DEA Continues to Be Complete Waste of Money

Analysis by Kyle A. Lohmeier

As a conscientious AnCap, few things on this planet gall me more than the 45-year-old boondoggle known as the so-called “War on Drugs,” which has wasted a trillion dollars of taxpayer money, ruined countless lives via the penal system and has indelibly corrupted police departments across the nation via the siren song of asset forfeiture; all while utterly failing to make a meaningful impact on the numbers of Americans abusing dangerous drugs.

The net results of doggedly pursuing this idiotic and evil policy for four-and-a-half decades are easy to see: America has a greater percentage of its citizens mired in some stage of the penal system than any other country on Earth; drug prohibition fuels inner-city gang wars much the same way alcohol prohibition did; “drug-activity” brings cops to “high-crime neighborhoods” where they end up shooting young black men; and the aforementioned asset forfeiture saw cops stealing more from people than burglars did last year, fact.
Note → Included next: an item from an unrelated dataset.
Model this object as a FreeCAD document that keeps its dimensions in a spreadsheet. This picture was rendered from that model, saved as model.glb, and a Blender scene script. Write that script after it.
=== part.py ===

Then, to make matters even worse, in 1994 Bill Clinton signed a raft of legislation that increased penalties for some drug offenses, penalties that hurt the black community more than any other; but, with “Clinton” as a surname, he and the wife get a pass, of course. The penalties for drug crimes got so onerous and out of relationship with the actual offense that anyone would seek to get out of those penalties if they could. When, in 2008, young Florida college student Rachel Hoffman accepted an offer to do just that, turn informant to get out of a marijuana possession charge, she was murdered by drug dealers when they found the wire on her. Of course, the cops didn’t just send her to buy marijuana, that’s too small-potatoes. No, they sent her to buy a healthy quantity of cocaine, pills and a handgun, because that’s what all college girls who like to smoke a little pot are into.

So, as bad as the drug war is, as big a boondoggle as it has proven to be, as disastrous as these last 45 years of American history have been, it goes on. And, worse yet, the idiots in charge of waging it are doing the sort of job you’d expect cops working for the federal government to do: a real shit one.

According to an audit conducted by the Justice Department’s Office of the Inspector General, the federal Drug Enforcement Administration has figured out new and exciting ways of wasting our money on its existence.

“The U.S. Drug Enforcement Administration’s program for paying confidential sources to assist with narcotics-trafficking investigations is riddled with deficiencies that could open the door to fraud and abuse, the Justice Department’s internal watchdog said on Thursday. The Justice Department’s Inspector General found in an audit that the DEA continued to pay so-called deactivated sources, or people who did not qualify to receive money because they had been arrested or had committed serious crimes,” reads the first two paragraphs of Sarah N. Lynch’s Reuters piece yesterday.

The article mentions one confidential source whom provided false testimony in both trials and depositions; but was used by 13 different field offices anyway and paid a handsome sum of $469,158 of our money. As a guy who has written two unpublished novels, I’d love to have been paid nearly a half-million for making stuff up. Better still, the audit found that more than 800 deactivated sources were paid a total of $9.4 million of our money from 2011-2015 alone.

“’While we did not review the circumstances of all of these payments in depth, for available information it appears that paying deactivated sources is common enough to justify much closer managerial oversight and review of such payments,’” Lynch quoted a portion of the report in her article.

Really? Paying a lot of money to uninformative informants is a common and big enough problem to warrant some management oversight? Ya think? Maybe? I mean, I know it isn’t their money and, well, so do they; and that’s the problem.

The audit also looked at so-called “limited use sources” which the article described as informants who come forward to offer up tips on their own. These snitches were considered low-risk, as they weren’t typically “working undercover.” Yet, despite the low risk, there was a high reward because there are no actual market forces at work here. The audit reviewed 477 of those “limited sources” and found they took home a hefty total of $26.8 million, or just more than $56,000 apiece. Apparently, if you go to the DEA with even remotely useful information, snitches get riches.